Rodney McIntosh used to live at Cavile Place and is now pastor of Christ The Risen King Church next door. Watching his former home get boarded up, then torn down, has been like “different stages of grieving,” he said.

“It was never a time that I pulled up to my church that I didn’t see somebody. Somebody outside, somebody moving. So now I come and it’s just rubble,” he said.

Now, McIntosh sees gentrification creeping his way.

“I would like to meet the person that said they could have built an infrastructure like they talking, build these parks and all this stuff, and being like, property values stay the same,” he said. “I just don’t believe Fort Worth or nobody else have that answer.”

McIntosh considered moving his church when Cavile shut down, but he wants stick around to see the change coming to the neighborhood. Especially the demographic change.

“I seen some Caucasian people running their dogs one morning, and I’m like, bro, this Stop Six finna be different,” he said. “That wasn’t happening back in the day.”

Michael Moore, a pastor and the president of the Historic Stop Six Neighborhood Association, said people should embrace that change.

“That no longer is a conceivable idea — that you’re going to have a predominantly white community or a predominantly Black community. That day is gone,” Moore said.

Moore moved back to the neighborhood three years ago to renovate his childhood home.
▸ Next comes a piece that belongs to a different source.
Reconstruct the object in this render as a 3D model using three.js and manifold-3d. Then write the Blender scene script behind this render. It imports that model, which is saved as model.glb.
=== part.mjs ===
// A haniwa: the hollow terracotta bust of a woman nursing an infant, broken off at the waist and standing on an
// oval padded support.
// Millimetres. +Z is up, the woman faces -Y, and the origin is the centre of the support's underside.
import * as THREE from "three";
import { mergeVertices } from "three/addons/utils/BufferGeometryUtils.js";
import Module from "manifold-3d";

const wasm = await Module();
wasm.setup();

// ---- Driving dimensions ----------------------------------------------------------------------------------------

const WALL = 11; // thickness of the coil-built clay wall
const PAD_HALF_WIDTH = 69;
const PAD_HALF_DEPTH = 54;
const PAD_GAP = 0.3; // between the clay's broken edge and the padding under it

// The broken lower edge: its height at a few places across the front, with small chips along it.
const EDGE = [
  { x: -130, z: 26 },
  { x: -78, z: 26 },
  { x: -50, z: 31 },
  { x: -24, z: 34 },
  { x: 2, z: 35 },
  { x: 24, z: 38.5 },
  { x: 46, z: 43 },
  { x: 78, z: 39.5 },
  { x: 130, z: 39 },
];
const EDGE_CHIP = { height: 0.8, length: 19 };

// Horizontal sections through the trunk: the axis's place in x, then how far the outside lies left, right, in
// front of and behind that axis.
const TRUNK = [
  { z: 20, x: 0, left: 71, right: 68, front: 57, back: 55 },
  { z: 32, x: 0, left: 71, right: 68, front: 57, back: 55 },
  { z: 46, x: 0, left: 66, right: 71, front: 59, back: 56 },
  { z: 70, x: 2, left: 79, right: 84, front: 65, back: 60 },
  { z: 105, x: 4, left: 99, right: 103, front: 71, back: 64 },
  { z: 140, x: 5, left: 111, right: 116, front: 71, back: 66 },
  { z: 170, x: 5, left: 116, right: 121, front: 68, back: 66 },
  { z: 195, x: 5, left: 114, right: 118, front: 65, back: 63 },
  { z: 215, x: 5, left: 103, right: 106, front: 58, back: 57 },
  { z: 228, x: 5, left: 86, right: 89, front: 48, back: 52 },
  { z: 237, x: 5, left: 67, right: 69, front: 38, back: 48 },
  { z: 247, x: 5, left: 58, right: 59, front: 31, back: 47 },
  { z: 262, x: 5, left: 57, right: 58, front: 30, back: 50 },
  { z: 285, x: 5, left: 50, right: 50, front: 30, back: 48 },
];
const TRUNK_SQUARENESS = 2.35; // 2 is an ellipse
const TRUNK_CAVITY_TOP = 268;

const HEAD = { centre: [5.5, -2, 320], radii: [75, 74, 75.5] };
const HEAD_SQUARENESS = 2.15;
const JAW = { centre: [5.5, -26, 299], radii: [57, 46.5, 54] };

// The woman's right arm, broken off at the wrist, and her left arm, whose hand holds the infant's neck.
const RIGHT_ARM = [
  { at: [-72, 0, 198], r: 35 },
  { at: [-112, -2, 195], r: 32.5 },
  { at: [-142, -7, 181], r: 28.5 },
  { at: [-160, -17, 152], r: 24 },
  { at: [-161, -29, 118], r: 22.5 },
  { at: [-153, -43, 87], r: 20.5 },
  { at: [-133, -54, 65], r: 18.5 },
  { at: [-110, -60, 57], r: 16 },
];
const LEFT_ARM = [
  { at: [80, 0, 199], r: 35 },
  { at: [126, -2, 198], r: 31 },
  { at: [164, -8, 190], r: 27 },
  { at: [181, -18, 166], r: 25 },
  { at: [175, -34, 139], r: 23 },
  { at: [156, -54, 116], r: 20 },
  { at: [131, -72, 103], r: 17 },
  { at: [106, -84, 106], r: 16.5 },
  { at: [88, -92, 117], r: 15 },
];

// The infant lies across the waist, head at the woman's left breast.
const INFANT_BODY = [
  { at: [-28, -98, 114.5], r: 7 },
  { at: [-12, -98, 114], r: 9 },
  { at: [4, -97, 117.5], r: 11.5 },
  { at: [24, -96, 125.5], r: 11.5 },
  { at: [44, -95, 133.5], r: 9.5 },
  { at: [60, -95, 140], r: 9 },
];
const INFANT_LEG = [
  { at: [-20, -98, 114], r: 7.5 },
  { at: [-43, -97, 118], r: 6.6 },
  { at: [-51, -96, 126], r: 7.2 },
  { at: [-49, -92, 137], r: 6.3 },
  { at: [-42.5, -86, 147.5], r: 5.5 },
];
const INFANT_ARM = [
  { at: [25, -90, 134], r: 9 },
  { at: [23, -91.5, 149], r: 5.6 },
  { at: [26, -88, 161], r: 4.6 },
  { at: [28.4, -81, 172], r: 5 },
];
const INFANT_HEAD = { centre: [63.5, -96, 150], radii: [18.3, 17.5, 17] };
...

His neighborhood association is campaigning for others to do the same, he said.

He sees development as a way to draw more people, more money and more opportunities to the neighborhood.

Stop Six needs a grocery store, and other new businesses, he said — whether it’s a chain like Starbucks or an independent store.

“Gentrification, I don’t see it being as big of a problem, if we are invested in the community,” he said.

To Moore, people need to get involved and stay involved to push for the kind of development that won’t price people out.

“I think that that is where we begin to ensure that the people who choose to live here are going to have a voice about how things are done here,” Moore said. “I think that’s the best defense against being pushed out of your community.”

That’s what the Historic Stop Six Neighborhood Association is for. Moore helped restart the association last year, after a period of dormancy. He plans to use it to advocate for the neighborhood’s interests, and encourage others to do the same.

For Rodney McIntosh, beautifying the neighborhood sounds great, as long as the city and the housing authority prioritize the people who want to live there.

He also understands things can’t stay the same forever.

“Anything that doesn’t grow or change is dead, and I don’t want my neighborhood to die,” he said.

The construction is scheduled to continue through 2026, so it could be a while before Stop Six sees which way it’s growing.